The tomato she was slicing hit the cast iron sink with a splat and the knife clanged loudly against the faucet. I watched as my otherwise happy grandmother turned several shades of red and breathed as though she was having difficulties. Both her hands gripped the sink with enough force, I could see the white of her knuckles. Before I could ask her if she was alright, she turned to me, green eyes blazing.
“Katherine, that name, prick…well that’s my own special name for your Gramps. My own name, you see.”
“Like a pet name, like honey?” I’d heard one of the ladies call her husband honey just last Sunday at church and had asked my Aunt Mabel about it.
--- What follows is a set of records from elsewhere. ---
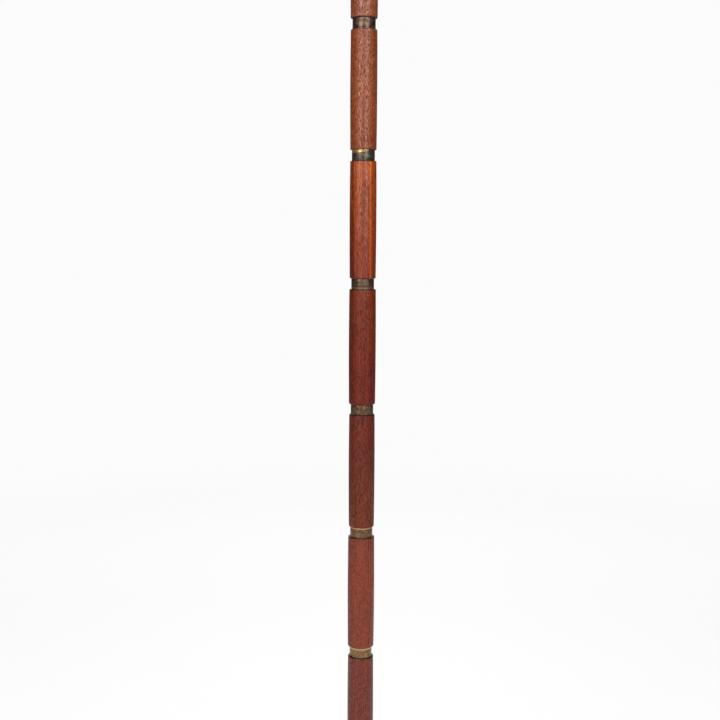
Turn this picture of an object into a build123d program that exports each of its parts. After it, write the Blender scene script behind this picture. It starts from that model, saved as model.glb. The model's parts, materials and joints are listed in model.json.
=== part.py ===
from build123d import *
import math
import os

# A floor-standing flag pole stand, in millimetres. +Z is up, and the origin is the centre of the
# base's underside. The pole is a stack of turned wooden sections with narrower brass collars
# between them, clamped on two threaded rods that meet in a screw joint half way up.

# --- driving dimensions -------------------------------------------------------------------------
SECTIONS = 12  # wooden sections, six below the screw joint and six above it
SECTION_LENGTH = 124.1
COLLAR_GAP = 11.4  # length of brass showing between two sections
JOINT_AFTER = 6  # the screw joint takes the place of the collar above this section

SWELL = 0.7  # how much wider a section is at its middle than at its ends
ARRIS = 0.9  # small rounding of the ends of the wooden sections
# Middle diameter of each section, bottom to top: turned by hand, so no two are quite alike.
GIRTHS = (29.0, 28.9, 29.5, 28.5, 29.3, 28.8, 28.75, 29.2, 28.6, 28.9, 28.5, 28.8)

COLLAR_R = 12.15
COLLAR_EDGE = 0.25  # bevel at the ends of a collar
SPIGOT_R = 8.0
SPIGOT_LENGTH = 5.0
ROD_R = 4.0  # M8 threaded rod

SLACK = 0.05  # radial room between pieces that are screwed or pushed together
TURNING_SLACK = 0.08  # the same where a piece turns or slides in use
HOLE_SLACK = 0.2  # radial room for the rods in the brass pieces that they pass through
BORE_SLACK = 0.6  # radial room for the rods in the wood
END_ROOM = 0.2  # room left beyond the end of a spigot
PAST = 1.0  # how far a cutting shape reaches past the surface that it cuts

BASE_R = 150.0
FELT_THICKNESS = 3.0
BASE_TOP = 39.0  # height of the flat middle of the wooden base
BALLAST_R = 120.0
BALLAST_THICKNESS = 18.0
BALLAST_LIFT = 2.0  # room between the felt and the ballast
BALLAST_SCREW_RING_R = 90.0
FLANGE_R = 44.0
FLANGE_THICKNESS = 4.0
FLANGE_SCREW_RING_R = 36.0

SOCKET_TOP = 128.0
SOCKET_TUBE_R = 17.0
SOCKET_BORE_R = COLLAR_R + TURNING_SLACK
SOCKET_FLOOR = 42.0
SOCKET_PAD_THICKNESS = 2.0
CLAMP_HEIGHT = 92.0  # height of the clamp screw's axis, which points along +X
CLAMP_SCREW_R = 3.0  # M6

JOINT_WASHER_THICKNESS = 1.6
JOINT_STUD_R = 6.0  # M12
JOINT_STUD_ENGAGED = 15.75  # nine turns of a 1.75 mm thread
JOINT_SPIGOT_LENGTH = 30.0

FINIAL_WASHER_THICKNESS = 1.6
FINIAL_STUD_ENGAGED = 10.0  # eight turns of a 1.25 mm thread
CAP_SPIGOT_LENGTH = 14.0
FINIAL_BALL_R = 22.0
BALL_CENTRE_ABOVE_CAP = 40.0

# --- heights that follow ------------------------------------------------------------------------
PITCH = SECTION_LENGTH + COLLAR_GAP
FERRULE_BOTTOM = SOCKET_FLOOR + SOCKET_PAD_THICKNESS
STACK_BOTTOM = SOCKET_TOP + COLLAR_GAP
JOINT_BOTTOM = STACK_BOTTOM + JOINT_AFTER * PITCH - COLLAR_GAP
JOINT_TOP = JOINT_BOTTOM + COLLAR_GAP
STACK_TOP = STACK_BOTTOM + SECTIONS * PITCH - COLLAR_GAP
CAP_TOP = STACK_TOP + COLLAR_GAP
BALLAST_BOTTOM = FELT_THICKNESS + BALLAST_LIFT
BALLAST_TOP = BALLAST_BOTTOM + BALLAST_THICKNESS
FLANGE_TOP = BASE_TOP + FLANGE_THICKNESS


def section_bottom(number):
    """Height of the lower end of a section, numbered from 1 at the bottom of the pole."""
    return STACK_BOTTOM + (number - 1) * PITCH


# --- helpers ------------------------------------------------------------------------------------
UPRIGHT = (Align.CENTER, Align.CENTER, Align.MIN)


def turned(*edges):
    """A solid of revolution about Z from a closed outline of (radius, height) edges."""
    return revolve(Plane.XZ * make_face(list(edges)), Axis.Z)


def outline(*points):
    """Straight edges through (radius, height) points."""
    return [Line(a, b) for a, b in zip(points, points[1:])]


def tube(outer_r, bottom, top, inner_r=0.0):
    """An upright cylinder between two heights, bored through if an inner radius is given."""
    body = Pos(0, 0, bottom) * Cylinder(outer_r, top - bottom, align=UPRIGHT)
    if inner_r:
        bore = Cylinder(inner_r, top - bottom + 2 * PAST, align=UPRIGHT)
        body -= Pos(0, 0, bottom - PAST) * bore
    return body


def around(shape, count, radius):
    """Copies of a shape at even steps around Z, as one compound of separate solids."""
    first_angle = 45
    steps = [Rot(0, 0, 360 * i / count + first_angle) * Pos(radius, 0, 0) for i in range(count)]
    return Compound(children=[step * shape for step in steps])


# Countersunk wood screws, all of one gauge.
SCREW_HEAD_R = 4.2
SCREW_RIM = 0.3  # height of the straight edge of the head
SCREW_SHANK_R = 2.0
SCREW_HEAD_DEPTH = 2.4


def wood_screw(length):
    """A slotted countersunk wood screw, head upward, with its flat top at z = 0."""
    taper = 3.0
    point_r = 0.3
    slot_width = 1.1
    slot_depth = 1.0
    body = turned(
        *outline(
            (0, 0),
            (SCREW_HEAD_R, 0),
            (SCREW_HEAD_R, -SCREW_RIM),
            (SCREW_SHANK_R, -SCREW_HEAD_DEPTH),
            (SCREW_SHANK_R, taper - length),
            (point_r, -length),
            (0, -length),
            (0, 0),
        )
    )
    return body - Box(2 * SCREW_HEAD_R + PAST, slot_width, 2 * slot_depth)


def screw_hole(length):
    """The hole for wood_screw, a little larger all over."""
    bottom = -length - END_ROOM
    return turned(
        *outline(
            (0, PAST),
            (SCREW_HEAD_R + SLACK, PAST),
            (SCREW_HEAD_R + SLACK, -SCREW_RIM - SLACK),
            (SCREW_SHANK_R + SLACK, -SCREW_HEAD_DEPTH - SLACK),
            (SCREW_SHANK_R + SLACK, bottom),
            (0, bottom),
            (0, PAST),
        )
    )


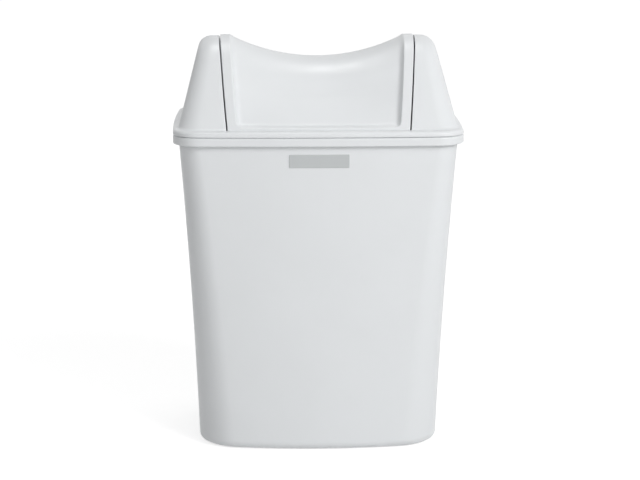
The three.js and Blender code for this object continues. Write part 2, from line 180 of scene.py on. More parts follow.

“Yes. A pet name. So you don’t be acallin him that. Dinna call anyone that until you get yourself a man of your own.”
I agreed that I would and that I wouldn’t. She smiled at me then, eyes still sparkling and shining.
“Tell Mr. Deatherage, that dinner will be ready in an hour, I’ll be acallin’ him when it’s finished.”
After relying the message to him, I went back to the sidewalk and the weeds. Grams homemade ice cream was involved and payment wasn’t paid without a thorough inspection of a job well done.
I never told my cousin about the pet name. And it wasn’t until years later that I figured out that not only was it not a pet name, but also what she’d really been calling him.
When my Gramps died when I was just sixteen, I realized that I’d never heard her call him that again. I was both saddened and ashamed by that. I knew that I had taken away something that while not really very nice, it was theirs.
I miss them both. I miss them both so much even after all these years that I ache with it. I realized when I thought about them today that I’ve been using them as a standard to be both a parent and grandparent to my own children. I think they’d be proud of me and my brood.
There are many more thoughts that I want to share. I’ll be picking a word from my hodge-podge list on another day. But for now I want to savor this one, this great memory just a little longer before I open another one.